The chhits were scarcely a curiosity in colonial India, since the British humored hundreds of princely states within the Empire. They became an international conundrum with Independence and Partition: The problem could not be resolved at the time because Cooch Behar did not join India until later, and it was repeatedly deferred because it seemed insignificant compared with the complex politics of the new nations of South Asia. Stories within stories within stories.
Life in the enclaves has been no fantasy island idyll — it is part statelessness, part incarceration, part exile. Deprived of IDs, access to any legal system, civic rights and state services, and always at risk of arrest under the Foreigners Act if they strayed too far into India, the residents of the Bangladeshi chhits had to be imaginative. Find an Indian who shares your name, pay someone in India willing to masquerade as your parent or bribe an official to get fraudulent papers of some sort: a voter’s card, a bank account, a ration card for rice, sugar or kerosene.
In Delhi and in India’s national media, the Dhaka summit is being cast as a foreign-policy masterstroke, and another benefit of the Modi factor. In fact, it builds on a 2011 agreement negotiated by the previous Congress-led administration that Mr. Modi’s Bharatiya Janata Party, then in the opposition, blocked in Parliament in 2013.

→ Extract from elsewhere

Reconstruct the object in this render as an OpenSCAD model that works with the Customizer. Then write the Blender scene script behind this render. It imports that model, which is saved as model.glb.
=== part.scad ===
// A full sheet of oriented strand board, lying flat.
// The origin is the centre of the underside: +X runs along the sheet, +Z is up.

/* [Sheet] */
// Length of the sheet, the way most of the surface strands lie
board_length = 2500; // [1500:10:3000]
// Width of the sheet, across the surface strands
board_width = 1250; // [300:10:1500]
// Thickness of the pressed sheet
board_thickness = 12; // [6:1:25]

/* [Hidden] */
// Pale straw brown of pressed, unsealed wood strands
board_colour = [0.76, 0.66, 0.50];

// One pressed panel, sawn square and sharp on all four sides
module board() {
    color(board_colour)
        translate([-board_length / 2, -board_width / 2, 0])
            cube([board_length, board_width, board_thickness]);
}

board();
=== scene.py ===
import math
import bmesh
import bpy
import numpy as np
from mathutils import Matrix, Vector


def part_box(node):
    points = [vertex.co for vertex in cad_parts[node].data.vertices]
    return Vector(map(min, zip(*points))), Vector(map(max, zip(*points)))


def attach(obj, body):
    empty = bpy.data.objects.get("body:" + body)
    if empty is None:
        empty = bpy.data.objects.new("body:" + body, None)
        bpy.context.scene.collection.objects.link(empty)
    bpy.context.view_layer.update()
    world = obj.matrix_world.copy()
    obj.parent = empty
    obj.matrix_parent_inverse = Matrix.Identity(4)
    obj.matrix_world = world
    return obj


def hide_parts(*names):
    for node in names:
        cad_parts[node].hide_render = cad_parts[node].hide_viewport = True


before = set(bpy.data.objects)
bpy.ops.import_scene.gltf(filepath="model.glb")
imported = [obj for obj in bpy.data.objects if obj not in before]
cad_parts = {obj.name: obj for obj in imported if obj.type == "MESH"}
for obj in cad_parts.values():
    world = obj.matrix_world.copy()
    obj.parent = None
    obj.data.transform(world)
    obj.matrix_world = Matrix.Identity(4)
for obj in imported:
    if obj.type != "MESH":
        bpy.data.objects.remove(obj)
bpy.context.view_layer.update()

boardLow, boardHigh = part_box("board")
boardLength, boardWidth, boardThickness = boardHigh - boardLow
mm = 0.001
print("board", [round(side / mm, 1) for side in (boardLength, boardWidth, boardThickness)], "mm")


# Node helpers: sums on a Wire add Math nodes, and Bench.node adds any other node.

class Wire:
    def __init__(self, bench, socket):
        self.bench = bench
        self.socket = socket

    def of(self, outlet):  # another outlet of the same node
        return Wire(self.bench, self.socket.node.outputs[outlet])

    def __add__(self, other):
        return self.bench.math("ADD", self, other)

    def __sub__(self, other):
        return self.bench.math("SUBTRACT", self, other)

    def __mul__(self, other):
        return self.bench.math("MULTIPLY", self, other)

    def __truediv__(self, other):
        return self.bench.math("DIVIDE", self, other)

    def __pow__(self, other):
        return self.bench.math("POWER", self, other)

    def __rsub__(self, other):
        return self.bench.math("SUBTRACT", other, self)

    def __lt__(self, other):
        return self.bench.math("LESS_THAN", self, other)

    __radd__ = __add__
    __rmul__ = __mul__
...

Now that the B.J.P. is in power, it has reversed its stance. Mr. Modi’s motives may include a desire to complete the 3,400-kilometer barbed wire fence India is building around Bangladesh, a project held up by a clutch of border disputes that now have been settled, along with the chhit deal. During the election campaign last year, Mr. Modi denounced the influx of Bangladeshi Muslim migrants and the substantial trade in Indian cattle being smuggled to Bangladesh.
Thanks to its reputation as a hyper-nationalist party, the B.J.P. is better placed to ride out the very same patriotic objections it once raised against swapping the enclaves, namely the net loss of national soil — India is giving up some 10,000 acres more than it will gain — and the fact that the largest chhit in India will remain in Bangladeshi hands.

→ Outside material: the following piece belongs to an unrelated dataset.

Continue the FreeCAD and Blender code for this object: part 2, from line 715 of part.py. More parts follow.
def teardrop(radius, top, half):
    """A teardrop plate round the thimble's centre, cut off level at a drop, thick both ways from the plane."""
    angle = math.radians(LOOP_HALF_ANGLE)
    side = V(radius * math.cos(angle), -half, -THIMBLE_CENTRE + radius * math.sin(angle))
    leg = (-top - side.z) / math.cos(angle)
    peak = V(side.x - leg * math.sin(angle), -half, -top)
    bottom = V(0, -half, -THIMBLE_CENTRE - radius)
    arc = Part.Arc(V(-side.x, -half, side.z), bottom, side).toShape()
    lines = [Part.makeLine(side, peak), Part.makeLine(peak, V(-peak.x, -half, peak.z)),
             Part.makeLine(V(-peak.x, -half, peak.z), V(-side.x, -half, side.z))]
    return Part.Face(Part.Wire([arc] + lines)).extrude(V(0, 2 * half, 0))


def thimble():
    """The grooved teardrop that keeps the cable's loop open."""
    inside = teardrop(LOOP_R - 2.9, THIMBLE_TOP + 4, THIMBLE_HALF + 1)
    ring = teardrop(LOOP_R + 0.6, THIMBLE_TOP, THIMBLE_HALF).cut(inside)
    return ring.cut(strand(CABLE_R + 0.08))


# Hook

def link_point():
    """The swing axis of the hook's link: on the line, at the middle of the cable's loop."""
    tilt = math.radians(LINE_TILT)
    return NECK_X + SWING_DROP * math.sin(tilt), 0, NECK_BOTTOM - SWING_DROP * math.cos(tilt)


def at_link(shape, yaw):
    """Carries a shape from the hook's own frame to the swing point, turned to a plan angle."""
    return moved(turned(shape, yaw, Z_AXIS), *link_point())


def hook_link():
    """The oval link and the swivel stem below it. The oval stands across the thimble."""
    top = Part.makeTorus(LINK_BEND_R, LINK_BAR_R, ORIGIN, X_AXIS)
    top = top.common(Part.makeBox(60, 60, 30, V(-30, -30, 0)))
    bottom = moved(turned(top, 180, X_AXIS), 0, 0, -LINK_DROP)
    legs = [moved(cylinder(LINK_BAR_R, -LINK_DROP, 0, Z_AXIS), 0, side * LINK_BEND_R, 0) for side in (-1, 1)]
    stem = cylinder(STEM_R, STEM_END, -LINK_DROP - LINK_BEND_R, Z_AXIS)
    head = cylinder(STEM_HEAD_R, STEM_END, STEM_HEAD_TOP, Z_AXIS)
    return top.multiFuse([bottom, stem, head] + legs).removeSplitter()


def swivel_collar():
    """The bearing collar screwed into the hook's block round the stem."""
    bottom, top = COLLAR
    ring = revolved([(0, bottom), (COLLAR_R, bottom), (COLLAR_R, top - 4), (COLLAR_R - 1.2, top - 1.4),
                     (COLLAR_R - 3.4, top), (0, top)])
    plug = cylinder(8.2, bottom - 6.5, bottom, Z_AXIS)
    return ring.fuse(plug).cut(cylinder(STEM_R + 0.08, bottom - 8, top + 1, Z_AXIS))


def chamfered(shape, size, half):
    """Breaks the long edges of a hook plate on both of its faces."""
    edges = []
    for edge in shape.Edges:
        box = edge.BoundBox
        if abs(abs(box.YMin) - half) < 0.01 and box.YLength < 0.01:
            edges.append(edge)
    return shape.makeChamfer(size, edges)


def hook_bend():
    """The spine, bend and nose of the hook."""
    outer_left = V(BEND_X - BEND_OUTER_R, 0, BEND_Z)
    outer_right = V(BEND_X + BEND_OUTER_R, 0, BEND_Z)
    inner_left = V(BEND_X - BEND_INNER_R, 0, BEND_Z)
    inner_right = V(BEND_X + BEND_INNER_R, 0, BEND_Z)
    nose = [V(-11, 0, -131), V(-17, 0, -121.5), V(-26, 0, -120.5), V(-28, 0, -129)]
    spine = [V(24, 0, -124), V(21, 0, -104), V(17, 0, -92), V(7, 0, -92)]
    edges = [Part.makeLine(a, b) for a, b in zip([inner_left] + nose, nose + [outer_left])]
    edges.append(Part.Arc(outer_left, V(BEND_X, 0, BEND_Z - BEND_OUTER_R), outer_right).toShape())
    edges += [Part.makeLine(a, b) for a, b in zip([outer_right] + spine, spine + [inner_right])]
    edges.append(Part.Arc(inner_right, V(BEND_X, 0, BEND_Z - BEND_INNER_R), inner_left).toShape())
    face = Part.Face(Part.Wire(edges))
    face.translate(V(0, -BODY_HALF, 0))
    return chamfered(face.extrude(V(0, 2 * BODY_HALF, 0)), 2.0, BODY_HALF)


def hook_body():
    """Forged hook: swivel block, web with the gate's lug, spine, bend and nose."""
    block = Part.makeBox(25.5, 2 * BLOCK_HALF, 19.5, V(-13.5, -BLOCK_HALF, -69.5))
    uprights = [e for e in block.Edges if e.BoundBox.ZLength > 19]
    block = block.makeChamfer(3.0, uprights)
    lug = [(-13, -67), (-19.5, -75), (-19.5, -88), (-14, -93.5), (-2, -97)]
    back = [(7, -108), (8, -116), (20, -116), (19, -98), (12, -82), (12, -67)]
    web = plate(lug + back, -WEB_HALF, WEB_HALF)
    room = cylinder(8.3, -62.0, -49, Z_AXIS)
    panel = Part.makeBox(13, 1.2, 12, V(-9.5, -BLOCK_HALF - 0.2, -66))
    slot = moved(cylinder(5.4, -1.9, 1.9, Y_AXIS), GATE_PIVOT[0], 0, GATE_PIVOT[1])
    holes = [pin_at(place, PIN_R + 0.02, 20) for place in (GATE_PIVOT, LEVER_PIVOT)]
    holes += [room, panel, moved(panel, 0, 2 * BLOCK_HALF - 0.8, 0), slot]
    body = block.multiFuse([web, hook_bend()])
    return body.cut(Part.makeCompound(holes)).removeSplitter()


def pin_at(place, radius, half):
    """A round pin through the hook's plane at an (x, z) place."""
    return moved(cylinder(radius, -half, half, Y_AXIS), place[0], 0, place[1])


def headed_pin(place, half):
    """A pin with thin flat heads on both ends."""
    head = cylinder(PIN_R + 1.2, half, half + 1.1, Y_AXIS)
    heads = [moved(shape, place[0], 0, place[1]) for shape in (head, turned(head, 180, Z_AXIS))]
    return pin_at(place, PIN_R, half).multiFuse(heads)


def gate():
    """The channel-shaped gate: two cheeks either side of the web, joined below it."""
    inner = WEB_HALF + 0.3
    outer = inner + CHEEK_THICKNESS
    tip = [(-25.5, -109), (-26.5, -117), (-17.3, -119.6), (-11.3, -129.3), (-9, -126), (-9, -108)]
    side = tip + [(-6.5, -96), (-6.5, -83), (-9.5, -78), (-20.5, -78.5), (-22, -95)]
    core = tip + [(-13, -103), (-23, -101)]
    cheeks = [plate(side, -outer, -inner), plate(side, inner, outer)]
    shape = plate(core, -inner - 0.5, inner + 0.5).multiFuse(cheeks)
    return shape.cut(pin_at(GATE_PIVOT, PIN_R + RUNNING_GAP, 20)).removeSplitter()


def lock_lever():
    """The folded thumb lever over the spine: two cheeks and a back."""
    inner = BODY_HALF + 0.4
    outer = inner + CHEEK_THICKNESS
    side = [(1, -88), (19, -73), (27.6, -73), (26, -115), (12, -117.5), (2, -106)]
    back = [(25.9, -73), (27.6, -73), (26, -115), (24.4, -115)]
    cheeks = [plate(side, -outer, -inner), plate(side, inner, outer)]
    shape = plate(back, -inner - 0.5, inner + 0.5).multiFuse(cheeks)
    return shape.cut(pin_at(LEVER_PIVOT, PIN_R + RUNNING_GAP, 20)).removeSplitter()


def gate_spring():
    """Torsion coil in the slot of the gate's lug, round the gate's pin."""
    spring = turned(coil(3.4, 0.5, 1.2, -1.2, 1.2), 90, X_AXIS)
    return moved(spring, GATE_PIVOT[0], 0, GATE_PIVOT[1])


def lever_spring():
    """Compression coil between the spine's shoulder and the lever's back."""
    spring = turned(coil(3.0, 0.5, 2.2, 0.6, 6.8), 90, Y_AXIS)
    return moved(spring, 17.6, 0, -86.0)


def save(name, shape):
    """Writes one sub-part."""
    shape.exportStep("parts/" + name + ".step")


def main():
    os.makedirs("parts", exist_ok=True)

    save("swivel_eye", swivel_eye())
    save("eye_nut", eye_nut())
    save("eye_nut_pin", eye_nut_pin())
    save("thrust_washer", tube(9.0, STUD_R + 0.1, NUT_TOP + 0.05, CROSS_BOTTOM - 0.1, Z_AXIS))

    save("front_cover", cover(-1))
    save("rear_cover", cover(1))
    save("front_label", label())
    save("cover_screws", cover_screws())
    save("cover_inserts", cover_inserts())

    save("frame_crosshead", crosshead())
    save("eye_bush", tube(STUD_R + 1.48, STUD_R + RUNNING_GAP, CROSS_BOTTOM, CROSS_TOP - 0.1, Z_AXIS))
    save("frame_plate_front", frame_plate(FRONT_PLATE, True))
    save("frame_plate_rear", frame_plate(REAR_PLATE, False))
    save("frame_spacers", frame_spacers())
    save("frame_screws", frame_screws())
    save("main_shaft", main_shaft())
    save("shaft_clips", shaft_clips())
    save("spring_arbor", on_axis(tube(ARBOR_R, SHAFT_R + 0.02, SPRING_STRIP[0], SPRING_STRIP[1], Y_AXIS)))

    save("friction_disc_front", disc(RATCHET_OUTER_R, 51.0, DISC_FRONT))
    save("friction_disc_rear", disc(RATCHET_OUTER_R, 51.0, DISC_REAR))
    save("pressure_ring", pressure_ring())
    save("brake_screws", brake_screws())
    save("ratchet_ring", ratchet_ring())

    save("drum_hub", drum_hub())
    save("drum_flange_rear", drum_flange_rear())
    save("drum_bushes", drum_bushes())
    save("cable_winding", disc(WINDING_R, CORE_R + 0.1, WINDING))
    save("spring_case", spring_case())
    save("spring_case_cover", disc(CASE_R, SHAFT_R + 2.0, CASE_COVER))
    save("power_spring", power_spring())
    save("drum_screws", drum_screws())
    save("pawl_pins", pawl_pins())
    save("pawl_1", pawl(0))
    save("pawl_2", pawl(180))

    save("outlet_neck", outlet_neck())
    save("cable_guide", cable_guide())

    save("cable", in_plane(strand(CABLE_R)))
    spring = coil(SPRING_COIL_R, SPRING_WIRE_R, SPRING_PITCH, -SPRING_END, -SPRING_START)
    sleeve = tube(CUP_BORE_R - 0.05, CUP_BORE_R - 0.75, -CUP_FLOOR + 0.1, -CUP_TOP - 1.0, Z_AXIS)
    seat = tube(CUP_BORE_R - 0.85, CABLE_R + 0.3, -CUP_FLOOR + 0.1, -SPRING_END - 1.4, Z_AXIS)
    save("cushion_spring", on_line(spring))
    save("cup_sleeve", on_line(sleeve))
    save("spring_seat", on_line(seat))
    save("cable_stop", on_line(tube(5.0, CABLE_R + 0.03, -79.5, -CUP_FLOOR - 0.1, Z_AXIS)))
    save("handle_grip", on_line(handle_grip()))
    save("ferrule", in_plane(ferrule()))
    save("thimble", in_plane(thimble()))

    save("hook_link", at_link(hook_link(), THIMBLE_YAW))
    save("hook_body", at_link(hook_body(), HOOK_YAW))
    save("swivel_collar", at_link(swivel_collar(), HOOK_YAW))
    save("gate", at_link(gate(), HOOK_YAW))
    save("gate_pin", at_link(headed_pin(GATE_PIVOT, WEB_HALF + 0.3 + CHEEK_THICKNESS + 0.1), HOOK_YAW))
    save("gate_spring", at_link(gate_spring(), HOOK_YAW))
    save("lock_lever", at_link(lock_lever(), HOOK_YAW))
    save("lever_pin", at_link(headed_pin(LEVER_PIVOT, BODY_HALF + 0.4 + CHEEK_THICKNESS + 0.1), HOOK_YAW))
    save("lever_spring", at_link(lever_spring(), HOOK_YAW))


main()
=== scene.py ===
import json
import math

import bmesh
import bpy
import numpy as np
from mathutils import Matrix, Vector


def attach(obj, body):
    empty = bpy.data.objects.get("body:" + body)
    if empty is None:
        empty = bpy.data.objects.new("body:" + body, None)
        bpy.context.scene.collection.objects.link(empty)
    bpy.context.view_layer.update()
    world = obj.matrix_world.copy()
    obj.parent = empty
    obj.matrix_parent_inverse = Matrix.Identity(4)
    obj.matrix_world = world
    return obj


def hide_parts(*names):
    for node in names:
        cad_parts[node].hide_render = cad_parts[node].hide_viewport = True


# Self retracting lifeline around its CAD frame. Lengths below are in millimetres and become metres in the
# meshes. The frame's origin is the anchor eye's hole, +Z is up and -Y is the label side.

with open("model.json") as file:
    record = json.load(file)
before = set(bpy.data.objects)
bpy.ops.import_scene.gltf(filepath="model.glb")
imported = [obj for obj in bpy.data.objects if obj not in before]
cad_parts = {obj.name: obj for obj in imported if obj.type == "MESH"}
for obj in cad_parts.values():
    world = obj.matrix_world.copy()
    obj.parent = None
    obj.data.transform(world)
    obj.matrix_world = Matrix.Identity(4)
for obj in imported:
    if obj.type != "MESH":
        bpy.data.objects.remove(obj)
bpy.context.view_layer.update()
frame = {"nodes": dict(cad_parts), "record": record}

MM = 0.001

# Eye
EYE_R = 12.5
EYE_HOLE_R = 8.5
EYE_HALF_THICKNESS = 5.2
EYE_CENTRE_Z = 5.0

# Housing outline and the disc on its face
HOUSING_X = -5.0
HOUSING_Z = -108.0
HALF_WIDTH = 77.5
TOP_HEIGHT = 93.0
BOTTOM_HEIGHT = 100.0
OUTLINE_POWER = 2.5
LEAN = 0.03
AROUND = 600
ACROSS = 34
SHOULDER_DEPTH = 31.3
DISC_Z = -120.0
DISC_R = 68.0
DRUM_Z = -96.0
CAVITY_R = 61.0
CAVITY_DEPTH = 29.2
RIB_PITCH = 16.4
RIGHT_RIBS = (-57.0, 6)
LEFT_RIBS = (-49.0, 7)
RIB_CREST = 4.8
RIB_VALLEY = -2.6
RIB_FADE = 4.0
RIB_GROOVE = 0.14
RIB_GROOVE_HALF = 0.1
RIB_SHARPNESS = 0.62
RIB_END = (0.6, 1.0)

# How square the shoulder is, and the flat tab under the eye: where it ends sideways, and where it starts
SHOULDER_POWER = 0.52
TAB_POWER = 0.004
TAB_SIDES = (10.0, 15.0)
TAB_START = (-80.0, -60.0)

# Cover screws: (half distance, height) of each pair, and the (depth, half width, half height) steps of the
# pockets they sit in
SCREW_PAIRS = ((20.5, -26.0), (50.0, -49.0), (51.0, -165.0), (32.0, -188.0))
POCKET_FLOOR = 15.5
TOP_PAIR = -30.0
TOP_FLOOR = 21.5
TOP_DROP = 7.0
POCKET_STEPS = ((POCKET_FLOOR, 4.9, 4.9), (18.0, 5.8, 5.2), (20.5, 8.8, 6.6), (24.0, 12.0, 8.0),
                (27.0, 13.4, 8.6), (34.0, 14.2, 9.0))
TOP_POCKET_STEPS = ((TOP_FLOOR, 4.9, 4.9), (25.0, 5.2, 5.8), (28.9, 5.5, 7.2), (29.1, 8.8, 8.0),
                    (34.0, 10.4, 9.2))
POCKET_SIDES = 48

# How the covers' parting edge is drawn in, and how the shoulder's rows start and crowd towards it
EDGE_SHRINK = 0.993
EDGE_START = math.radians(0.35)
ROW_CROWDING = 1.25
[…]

But in the district of Cooch Behar, the deal has provoked some anger, notably from Ananta Ray, the self-proclaimed maharaja of Cooch Behar who heads the Greater Cooch Behar People’s Association and is calling for the creation of a new Cooch Behar province in India.
Mr. Ray is incensed that the Indian government has surrendered to Bangladesh the lands and citizens of this imagined state. “This government is no better than the Mughals,” he told me.
The evening of the Dhaka summit, back in the world of electricity, piped water and cable TV in my hotel room in Cooch Behar town, I watched effervescent coverage of the accord. I was disconcerted to hear the anchor claim, “We are receiving pictures of celebrations in the enclaves.” Over the previous two days I had spent touring enclaves, I had encountered only mixed feelings.
Later that night in the hotel lobby I met Diptiman Sengupta, the chief coordinator of the Bharat Bangladesh Enclave Exchange Coordination Committee, an NGO. He dismissed fears that refugees from the now-former Indian enclaves in Bangladesh would come flooding in. “Only 149 families, 743 heads, will leave the chhits in Bangladesh for India,” he said.
The farmers I met had little faith in statistics. “The last survey conducted here was in 1910,” Mr. Barman told me. “You mean 2010?” I asked. According to the swap deal, government officials had completed a joint head count of the chhitmahals in 2011. “They never came here,” Mr. Barman said. Pulling a battered parchment from a plastic bag and unfolding it, he said, “This is the only proof of our existence.”
“We are sitting right here,” he said, pointing at a smudge on the moth-eaten document. It was a land record map detailing every field in the chhit. Dated 1911.
Everywhere I went people produced ancient yellowed documents from the early 20th century bearing various crests, seals and stamps. They were worried that their lands were now being swapped with little effort by Bangladesh or India to document their identities or property rights. With good reason. Even Mr. Sengupta acknowledged that most of India’s records of the enclaves were destroyed when a storeroom in Cooch Behar burned down in 1974.
Since land in the chhits was cheap and unprotected by law (sales could not be registered), over the years large tracts have fallen into the possession of outsiders. In Falnapur I found an Indian government servant who had established a small 10-acre tea garden. The former Bangladeshi Prime Minister Khaleda Zia is said to have owned more than 40 hectares in the Indian enclave of Debidoba.
The chhitmahals will linger on Google maps a bit longer: It is only at midnight on July 31 that India’s and Bangladesh’s enclaves formally “shall stand transferred to the other.” In the meantime, many of their residents await some formal documentation of their lands and their own existence from the overburdened and venal bureaucracies of their new nations.
In Bara Gharia, a border village not far from Falnapur, I met Biseswar Burman, technically an Indian but undocumented, and now a refugee from the Indian chhit of Banskata #115 in Bangladesh. A graying, middle-aged man who trained as a homeopathic physician, Mr. Burman believes there is no place for him in Bangladesh, and given that nation’s sorry record of communal violence against Hindus, he may have a point.
“We didn’t stick it out in the chhit for 67 years just to become Bangladeshi,” he said, clutching papers from another country and another time. He was planning to join the Greater Cooch Behar People’s Association. After all, he said, “according to my documents, I am still a subject of the maharaja of Cooch Behar.”